Year after year, colored twinkle light bulbs are certain to burn out. Instead of tossing them, collect them for decorating wreath forms. Adding hot glue to the backs of discarded red bulbs, then using them to decorate the front of the wreath created an all red wreath.
Give a plastic skeleton a fresh take on the afterlife as a minimalist wreath. Disassemble the skeleton by removing the thread, wire or string used to hold the pieces together. Next, attach bones to a wire wreath form using craft wire, overlapping and interlacing the bones. As a creepy finishing touch, wire the skull to the wreath's bottom so its sockets are approximately eye-level with trick-or-treaters.

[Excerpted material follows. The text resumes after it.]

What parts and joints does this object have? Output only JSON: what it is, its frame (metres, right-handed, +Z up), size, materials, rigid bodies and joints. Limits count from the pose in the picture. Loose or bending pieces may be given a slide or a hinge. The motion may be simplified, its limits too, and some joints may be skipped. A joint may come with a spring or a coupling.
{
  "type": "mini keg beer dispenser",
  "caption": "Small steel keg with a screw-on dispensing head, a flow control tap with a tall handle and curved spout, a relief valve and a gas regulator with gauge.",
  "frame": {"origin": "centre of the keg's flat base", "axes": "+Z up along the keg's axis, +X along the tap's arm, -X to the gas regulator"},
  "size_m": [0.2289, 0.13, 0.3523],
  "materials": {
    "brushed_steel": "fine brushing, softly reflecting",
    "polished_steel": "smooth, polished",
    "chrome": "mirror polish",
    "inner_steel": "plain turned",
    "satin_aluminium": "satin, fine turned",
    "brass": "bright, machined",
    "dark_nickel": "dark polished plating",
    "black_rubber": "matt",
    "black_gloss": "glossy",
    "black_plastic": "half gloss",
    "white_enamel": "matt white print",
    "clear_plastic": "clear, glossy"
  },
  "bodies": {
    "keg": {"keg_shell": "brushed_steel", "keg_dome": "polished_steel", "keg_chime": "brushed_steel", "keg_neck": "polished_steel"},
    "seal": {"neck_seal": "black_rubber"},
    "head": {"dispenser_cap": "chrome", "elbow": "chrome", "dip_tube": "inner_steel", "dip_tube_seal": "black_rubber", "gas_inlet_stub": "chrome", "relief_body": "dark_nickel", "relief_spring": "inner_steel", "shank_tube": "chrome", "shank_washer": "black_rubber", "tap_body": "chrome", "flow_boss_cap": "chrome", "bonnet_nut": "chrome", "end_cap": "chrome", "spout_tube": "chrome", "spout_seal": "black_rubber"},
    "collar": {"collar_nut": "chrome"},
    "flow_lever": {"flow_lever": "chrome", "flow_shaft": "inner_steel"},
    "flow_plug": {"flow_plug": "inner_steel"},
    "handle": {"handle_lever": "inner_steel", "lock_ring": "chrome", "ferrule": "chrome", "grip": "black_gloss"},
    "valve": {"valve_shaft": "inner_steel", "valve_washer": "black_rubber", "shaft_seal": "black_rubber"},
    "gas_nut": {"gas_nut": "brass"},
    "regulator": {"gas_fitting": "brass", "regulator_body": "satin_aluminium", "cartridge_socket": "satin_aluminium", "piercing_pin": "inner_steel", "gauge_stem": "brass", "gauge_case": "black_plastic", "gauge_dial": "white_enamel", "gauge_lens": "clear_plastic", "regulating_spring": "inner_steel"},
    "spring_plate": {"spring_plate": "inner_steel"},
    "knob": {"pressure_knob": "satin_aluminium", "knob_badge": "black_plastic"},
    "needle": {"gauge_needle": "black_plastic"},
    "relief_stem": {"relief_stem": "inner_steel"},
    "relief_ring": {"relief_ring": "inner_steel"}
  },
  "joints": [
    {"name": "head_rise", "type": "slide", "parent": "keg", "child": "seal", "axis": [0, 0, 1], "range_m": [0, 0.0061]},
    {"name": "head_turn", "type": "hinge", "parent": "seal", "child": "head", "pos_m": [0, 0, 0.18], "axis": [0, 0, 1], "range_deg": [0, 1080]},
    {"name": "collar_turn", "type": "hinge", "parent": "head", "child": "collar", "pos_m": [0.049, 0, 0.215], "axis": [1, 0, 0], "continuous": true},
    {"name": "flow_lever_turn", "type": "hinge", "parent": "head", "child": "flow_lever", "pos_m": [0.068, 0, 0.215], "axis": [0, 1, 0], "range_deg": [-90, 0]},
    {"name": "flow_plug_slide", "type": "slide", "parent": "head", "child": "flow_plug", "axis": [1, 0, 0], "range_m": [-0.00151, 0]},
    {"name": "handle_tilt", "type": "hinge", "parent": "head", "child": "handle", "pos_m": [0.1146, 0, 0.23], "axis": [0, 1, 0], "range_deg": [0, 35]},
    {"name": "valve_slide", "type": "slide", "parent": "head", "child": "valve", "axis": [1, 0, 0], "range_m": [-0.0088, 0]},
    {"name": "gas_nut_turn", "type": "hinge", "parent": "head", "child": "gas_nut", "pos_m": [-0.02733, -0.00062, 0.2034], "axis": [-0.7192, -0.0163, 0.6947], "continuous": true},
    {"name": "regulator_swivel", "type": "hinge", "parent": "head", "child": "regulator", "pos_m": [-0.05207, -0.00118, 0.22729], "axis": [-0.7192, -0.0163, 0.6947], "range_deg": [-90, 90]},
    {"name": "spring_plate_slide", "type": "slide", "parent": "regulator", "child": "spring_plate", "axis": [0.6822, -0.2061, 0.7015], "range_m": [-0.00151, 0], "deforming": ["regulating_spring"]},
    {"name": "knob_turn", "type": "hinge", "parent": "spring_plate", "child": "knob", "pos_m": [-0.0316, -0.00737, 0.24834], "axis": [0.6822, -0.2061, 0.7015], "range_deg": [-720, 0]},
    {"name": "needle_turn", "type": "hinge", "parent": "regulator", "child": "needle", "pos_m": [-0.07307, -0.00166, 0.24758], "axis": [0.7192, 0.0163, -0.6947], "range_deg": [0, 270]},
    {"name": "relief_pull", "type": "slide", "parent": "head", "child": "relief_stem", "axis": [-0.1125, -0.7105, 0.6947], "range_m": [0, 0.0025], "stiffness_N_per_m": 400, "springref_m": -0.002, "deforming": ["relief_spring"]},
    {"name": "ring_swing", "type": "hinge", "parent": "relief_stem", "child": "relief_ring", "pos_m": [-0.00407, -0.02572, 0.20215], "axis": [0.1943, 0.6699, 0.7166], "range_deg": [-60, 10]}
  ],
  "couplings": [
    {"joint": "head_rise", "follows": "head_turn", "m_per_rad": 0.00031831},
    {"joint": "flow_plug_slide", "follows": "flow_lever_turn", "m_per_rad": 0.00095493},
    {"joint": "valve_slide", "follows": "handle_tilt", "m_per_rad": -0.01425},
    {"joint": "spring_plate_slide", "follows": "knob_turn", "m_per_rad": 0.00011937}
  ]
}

Give arachnophobes the heebie-jeebies with a spider's nest wreath made with bunched gauze, ribbon and plastic spiders. First, loosely wrap a spool of pure white medical gauze (or cheesecloth) around a foam wreath form until completely covered. Next, attach a few plastic spiders to one side of the wreath with craft or hot glue. Hang the wreath with a black velvet bow looped through the top. For an added gruesome touch, glue on a pair of skeletal hands.
Although the tiny orange shapes covering this wreath look like diminutive pumpkins, they're actually putka pods. A great stand-in for mini pumpkins, the dried organic seed pods don't deteriorate, so your wreath can be displayed year after year.
If potted succulents aren't your cup of tea, or if you just need to display those beautiful succulents in a few more places, create a wreath from your felt creations. Tightly wrap a wreath frame with roving or yarn and hot glue your succulents into place around it.